*Requirements*. Repeat the lines below exactly as written, please, from the line with "for (const [place, run]" to the line with "if empty is", both lines included, and no others.

*Data provided*.
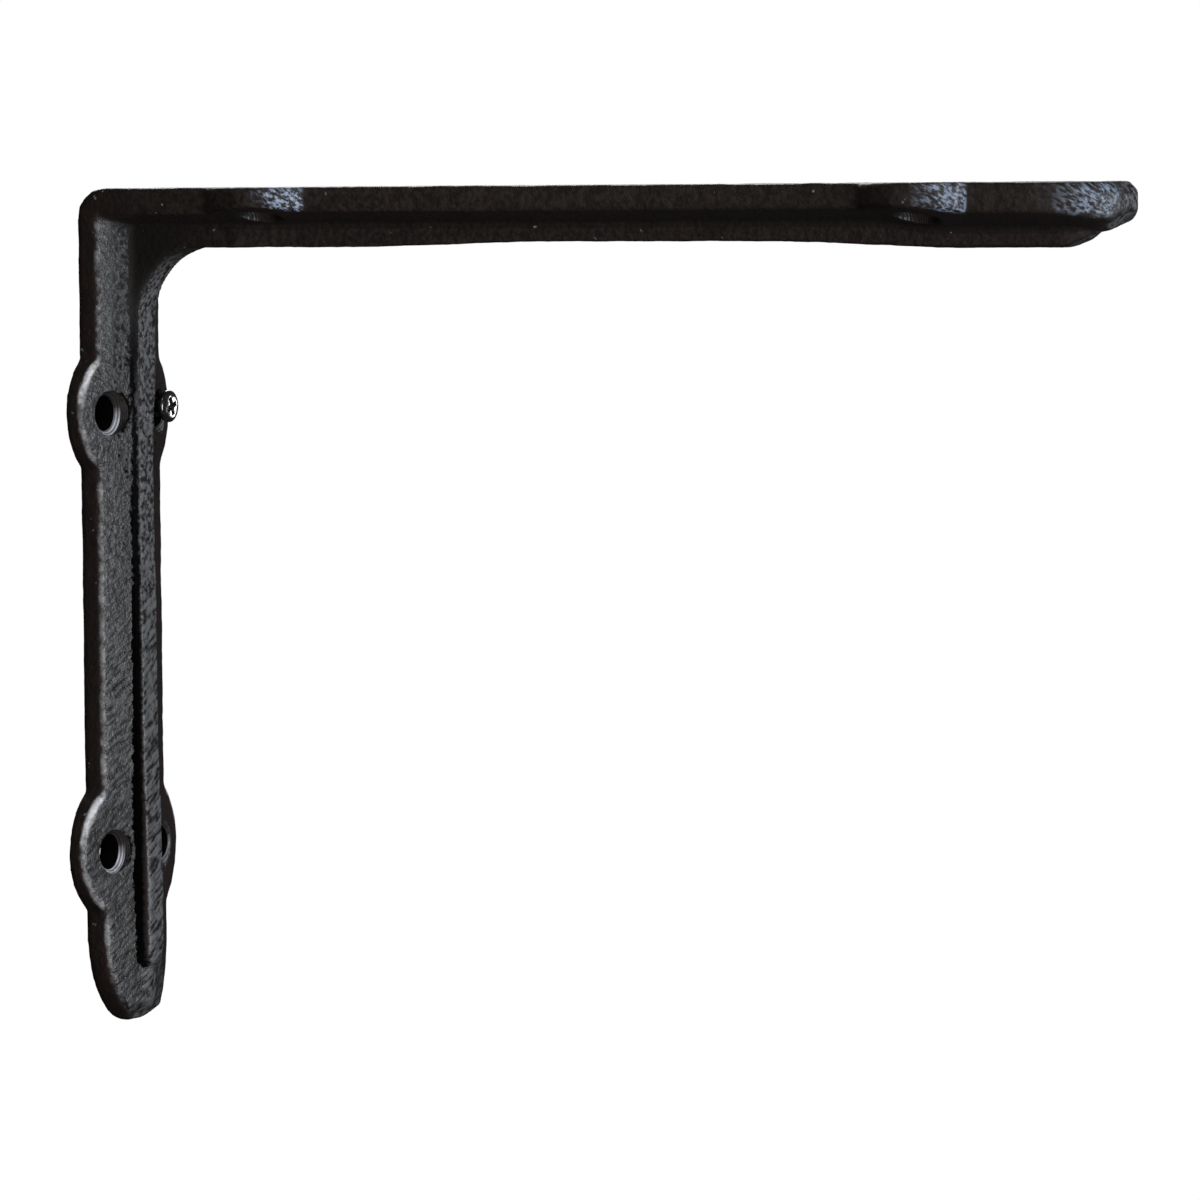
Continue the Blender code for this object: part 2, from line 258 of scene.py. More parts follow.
def mix_colours(tree, share, first, second):
    """The first colour where the share is 0, the second where it is 1."""
    node = tree.nodes.new("ShaderNodeMix")
    node.data_type = "RGBA"
    for socket, value in ((node.inputs[0], share), (node.inputs[6], first), (node.inputs[7], second)):
        feed(tree, value, socket)
    return node.outputs[2]


def mix_values(tree, share, first, second):
    """The first value where the share is 0, the second where it is 1."""
    node = tree.nodes.new("ShaderNodeMix")
    for socket, value in ((node.inputs[0], share), (node.inputs[2], first), (node.inputs[3], second)):
        feed(tree, value, socket)
    return node.outputs[0]


def math_node(tree, operation, first, second=0.0):
    """One step of arithmetic on two values, or on the first alone."""
    node = tree.nodes.new("ShaderNodeMath")
    node.operation = operation
    feed(tree, first, node.inputs[0])
    feed(tree, second, node.inputs[1])
    return node.outputs[0]


def product(tree, first, *others):
    """Several values multiplied, so that an effect shows only where all of them hold."""
    for other in others:
        first = math_node(tree, "MULTIPLY", first, other)
    return first


def without(tree, value):
    """One minus a value."""
    return math_node(tree, "SUBTRACT", 1.0, value)


def around_zero(tree, pattern, size):
    """A noise pattern moved to run about zero, and scaled."""
    return product(tree, math_node(tree, "SUBTRACT", pattern, 0.5), size)


def split(tree, vector):
    """The three parts of a vector, by the names X, Y and Z."""
    node = tree.nodes.new("ShaderNodeSeparateXYZ")
    feed(tree, vector, node.inputs[0])
    return node.outputs


def stretched(tree, place, turn, along, across):
    """A place turned by three angles, then scaled so that a noise on it runs in strokes."""
    node = tree.nodes.new("ShaderNodeMapping")
    node.vector_type = "TEXTURE"
    node.inputs["Rotation"].default_value = turn
    node.inputs["Scale"].default_value = (across, across, along)
    feed(tree, place, node.inputs["Vector"])
    return node.outputs["Vector"]


def painted(tree, name):
    """A value that was stored on the piece's own vertices."""
    node = tree.nodes.new("ShaderNodeAttribute")
    node.attribute_name = name
    return node.outputs["Fac"]


# In the ranges below an effect comes in from the first number to the second; a third and a fourth are its
# strengths there. Ranges that end in X or Z lie along that axis, in metres, and those that end in FACING
# compare a face's direction.
IRON_GREY = (0.092, 0.093, 0.097, 1.0)
IRON_MID = (0.038, 0.0385, 0.040, 1.0)
IRON_BLACK = (0.012, 0.0115, 0.0115, 1.0)
CREST_GREY = (0.150, 0.151, 0.158, 1.0)
SKIN_BROWN = (0.020, 0.0118, 0.0098, 1.0)
SKIN_BLACK = (0.0085, 0.0066, 0.0060, 1.0)
SKIN_GREY = (0.042, 0.036, 0.033, 1.0)
PATCH_SCALE, BLOTCH_SCALE, GRAIN_SCALE, FINE_SCALE = 90, 420, 1050, 2600
STROKE_TURN = (math.radians(-56), 0, 0)
STROKE_LENGTH, STROKE_WIDTH = 0.0030, 0.00075
STROKES_Z = (0.030, -0.010)
GRAIN_IN_STROKES = 0.35
FRONT_CONTRAST = (0.42, 0.60)
CREST_CONTRAST = (0.40, 0.58)
CREST_HALF_WIDTH = (0.0026, 0.0022)
PATCHES = (0.35, 0.65, 0.0, 0.2)
PAINTED_SHADE_UPPER_Z = (0.010, 0.040, 0.0, 0.55)
DARK_LOWER_Z = (-0.015, -0.040, 0.0, 0.18)

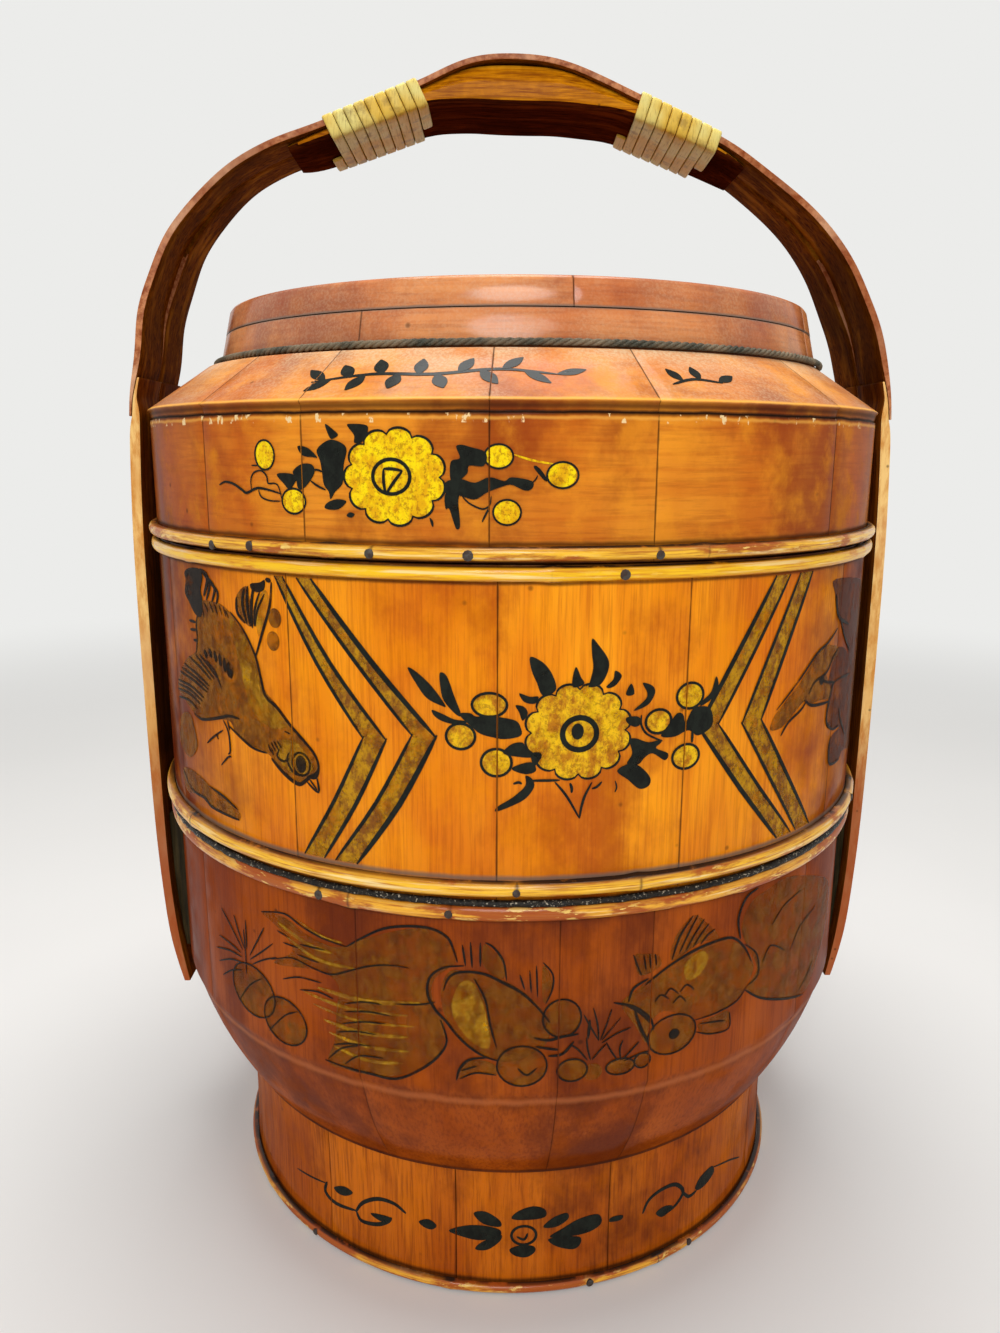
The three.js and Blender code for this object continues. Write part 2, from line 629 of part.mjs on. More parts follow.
// Bindings: a flat strip wound round bow and grip, one unbroken run that starts and ends on the underside
const CORNER_STEPS = 2;
const FLAT_STEPS = 4;
const SIDE_STEPS = 2;
const TURN_STEPS = 4 * (CORNER_STEPS + 1) + 2 * (FLAT_STEPS + SIDE_STEPS);
const STRIP_EDGE_SHARE = 0.8;
const stripWidth = BINDING_PITCH - STRIP_SPACING;

// The way round at one place on the bow, as [depth, across] points that start in the middle of the underside
function bindingLoop(share) {
  const out = BINDING_CLEARANCE + STRIP_THICKNESS / 2;
  const top = -out;
  const under = gripTop(share) + gripThickness(share) + out;
  const half = CROWN_WIDTH / 2 + out;
  const r = BINDING_CORNER;
  const corners = [
    [under - r, half - r, 0],
    [top + r, half - r, 1],
    [top + r, -half + r, 2],
    [under - r, -half + r, 3],
  ];
  const arcs = corners.map(([d, y, quarter]) =>
    Array.from({ length: CORNER_STEPS + 1 }, (_, i) => {
      const angle = ((quarter + i / CORNER_STEPS) * Math.PI) / 2;
      return [d + r * Math.cos(angle), y + r * Math.sin(angle)];
    }),
  );
  const points = [];
  arcs.forEach((arc, i) => {
    points.push(...arc);
    const to = arcs[(i + 1) % arcs.length][0];
    const from = arc.at(-1);
    const steps = i % 2 === 0 ? SIDE_STEPS : FLAT_STEPS;
    for (let k = 1; k <= steps; k++) {
      const part = k / (steps + 1);
      points.push([lerp(from[0], to[0], part), lerp(from[1], to[1], part)]);
    }
  });
  const middle = points.length - FLAT_STEPS / 2;
  return [...points.slice(middle), ...points.slice(0, middle)];
}

function binding({ startShare, turns }) {
  const first = shareAtX(startShare * halfSpan);
  const total = turns * TURN_STEPS;
  const path = Array.from({ length: total + 1 }, (_, i) => {
    const share = first + ((i / TURN_STEPS) * BINDING_PITCH) / bowLength;
    const [depth, across] = bindingLoop(share)[i % TURN_STEPS];
    return { point: bowPoint(share, depth, across), centre: bowPoint(share, gripTop(share), 0), share };
  });
  const half = stripWidth / 2;
  const thick = STRIP_THICKNESS / 2;
  const outline = [
    [thick, -half * STRIP_EDGE_SHARE],
    [thick, half * STRIP_EDGE_SHARE],
    [0, half],
    [-thick, half * STRIP_EDGE_SHARE],
    [-thick, -half * STRIP_EDGE_SHARE],
    [0, -half],
  ];
  const sections = path.map(({ point, share }, i) => {
    const before = path[Math.max(0, i - 1)].point;
    const after = path[Math.min(total, i + 1)].point;
    const travel = after.clone().sub(before).normalize();
    const along = bowCurve.getTangentAt(share);
    const lay = new THREE.Vector3(along.x, 0, along.y);
    const outward = travel.clone().cross(lay).normalize();
    const across = outward.clone().cross(travel);
    return outline.map(([u, v]) => point.clone().addScaledVector(outward, u).addScaledVector(across, v));
  });
  return { geometry: loft(sections, toOutline(outline)), sections };
}

// The least gap of a binding to itself, on the strip's points half a turn or more apart
function leastGap(sections) {
  let least = Infinity;
  sections.forEach((section, i) => {
    for (const other of sections.slice(i + TURN_STEPS / 2)) {
      for (const a of section) for (const b of other) least = Math.min(least, a.distanceTo(b));
    }
  });
  return least;
}

for (const [place, run] of [["left", LEFT_BINDING], ["right", RIGHT_BINDING]]) {
  const { geometry, sections } = binding(run);
  console.log(`rattan_wrap_${place}: least gap to itself ${leastGap(sections).toFixed(2)} mm`);
  addPiece(handle, `rattan_wrap_${place}`, geometry, RATTAN);
}

export default basket;
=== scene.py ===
"""A stacked food basket of lacquered wood, with bamboo hoops, a bent lath handle and painted ornament.

Sizes are written in millimetres and turned into metres by MM. Angles round the basket are in degrees from the
front, growing towards +X. Colours are written as they look on a screen, 0 to 255.
"""
import math
import random

import bpy
from mathutils import Matrix, Vector


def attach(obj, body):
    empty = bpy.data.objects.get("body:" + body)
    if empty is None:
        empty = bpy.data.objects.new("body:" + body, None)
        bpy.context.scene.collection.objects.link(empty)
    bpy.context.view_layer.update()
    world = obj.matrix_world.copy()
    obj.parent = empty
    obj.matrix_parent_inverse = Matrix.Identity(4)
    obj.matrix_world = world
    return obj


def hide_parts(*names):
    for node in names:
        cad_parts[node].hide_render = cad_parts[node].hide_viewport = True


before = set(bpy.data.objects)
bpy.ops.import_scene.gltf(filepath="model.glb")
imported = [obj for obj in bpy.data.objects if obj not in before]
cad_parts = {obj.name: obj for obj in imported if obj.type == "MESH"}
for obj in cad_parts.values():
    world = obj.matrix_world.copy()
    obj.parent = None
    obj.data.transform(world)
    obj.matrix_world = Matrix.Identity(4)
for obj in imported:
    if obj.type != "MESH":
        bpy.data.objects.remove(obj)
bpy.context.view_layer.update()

MM = 0.001
WELD = 0.00001
HAND = random.Random(7)  # the maker's small unevennesses

# Sizes shared with the solids
SEAT_GAP = 0.3
WALL_THICKNESS = 9
TONGUE_HEIGHT = 5
TIER_RADIUS = 137.7
BASE_RADIUS = 136.4
ARRIS_RADIUS = 135.2
ARRIS_ROUND = 3.6
WAIST_RADIUS = 116.6
WAIST_LIP = 0.8
BAND_BULGE = 2
FOOT_RADIUS = 113.6
FOOT_THICKNESS = 9.4
FOOT_HOLLOWING = 0.7
FOOT_HEIGHT = 50.7
TONGUE_RADIUS = 132.6
SKIRT_RADIUS = 133.6
TIER_INNER = 128.7
BASE_INNER = 127.4
CROZE_RADIUS = 131.3

# Heights
WAIST_Z = 51.0
ARRIS_Z = 93.4
BASE_FLOOR_Z = 60.0
BASE_RIM_Z = 161.7
MIDDLE_BOTTOM_Z = 162.1
MIDDLE_LAP_Z = 167.5
MIDDLE_FLOOR_Z = 171.0
MIDDLE_RIM_Z = 262.3
LID_BOTTOM_Z = 262.7
LID_LAP_Z = 268.1
BEAD_Z = 303.3
SHOULDER_Z = 306.5
COLLAR_Z = 321.9
COLLAR_SPLIT_Z = 333.5
COLLAR_TOP_Z = 342.4
BOARD_SLOT = 7.1  # the groove's height round a board

# Lid, collar and cord
BEAD_RADIUS = 138.9
BEAD_ROUND = 0.6
SHOULDER_TOP_RADIUS = 116.8
PANEL_RADIUS = 102.7
DOME_RADIUS = 97
PANEL_SEAT_Z = 314.9
DOME_Z = 308.4
LID_INNER_TOP_Z = 289.0
COLLAR_FOOT_RADIUS = 113.9
COLLAR_TOP_RADIUS = 109.3
COLLAR_INNER = 103.0
COLLAR_ROUND = 1.2
CORD_RING_RADIUS = 115.9
CORD_Z = 323.65

# Staves: where each tier's first seam is, and the widths going round
STAVES = {
    "base": (-22.3, [27, 12.6, 30, 33, 31, 34, 32, 33, 31, 34, 30, 32.4]),
    "middle": (-30.6, [27.2, 23.6, 31, 30, 32, 30, 31, 33, 30, 31, 32, 29.2]),
    "lid": (-45, [17.6, 23, 19.4, 30, 33, 34, 32, 35, 33, 34, 34, 35]),
}
STAVE_STEP = 2.5  # degrees between the facets of a turned surface
HOOP_STEP = 0.9


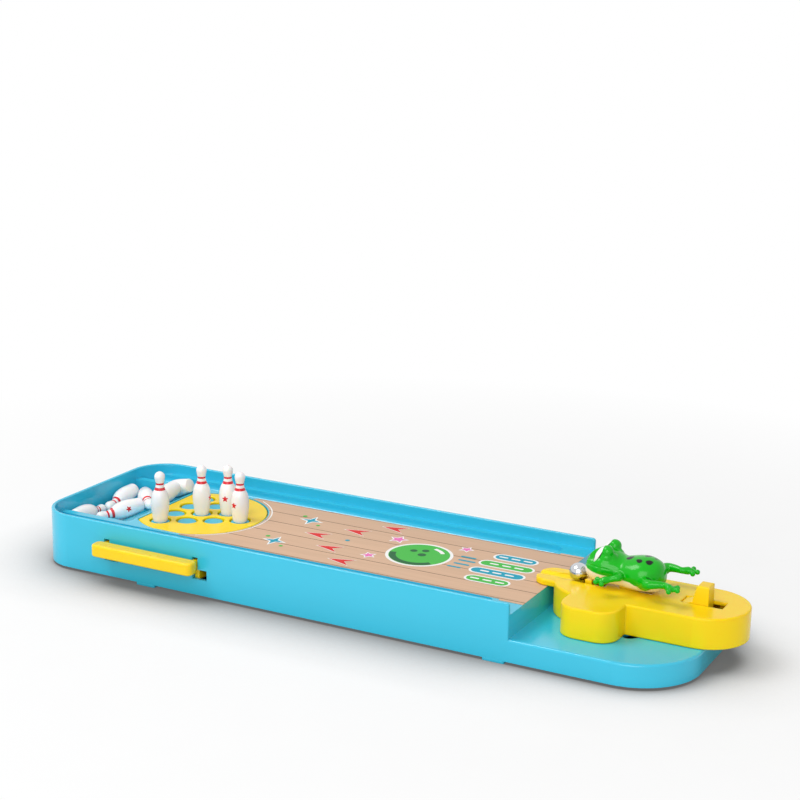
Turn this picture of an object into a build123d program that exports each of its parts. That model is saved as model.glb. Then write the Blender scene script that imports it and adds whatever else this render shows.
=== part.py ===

*Exercise solution*.
for (const [place, run] of [["left", LEFT_BINDING], ["right", RIGHT_BINDING]]) {
  const { geometry, sections } = binding(run);
  console.log(`rattan_wrap_${place}: least gap to itself ${leastGap(sections).toFixed(2)} mm`);
  addPiece(handle, `rattan_wrap_${place}`, geometry, RATTAN);
}

export default basket;
=== scene.py ===
"""A stacked food basket of lacquered wood, with bamboo hoops, a bent lath handle and painted ornament.

Sizes are written in millimetres and turned into metres by MM. Angles round the basket are in degrees from the
front, growing towards +X. Colours are written as they look on a screen, 0 to 255.
"""
import math
import random

import bpy
from mathutils import Matrix, Vector


def attach(obj, body):
    empty = bpy.data.objects.get("body:" + body)
    if empty is None:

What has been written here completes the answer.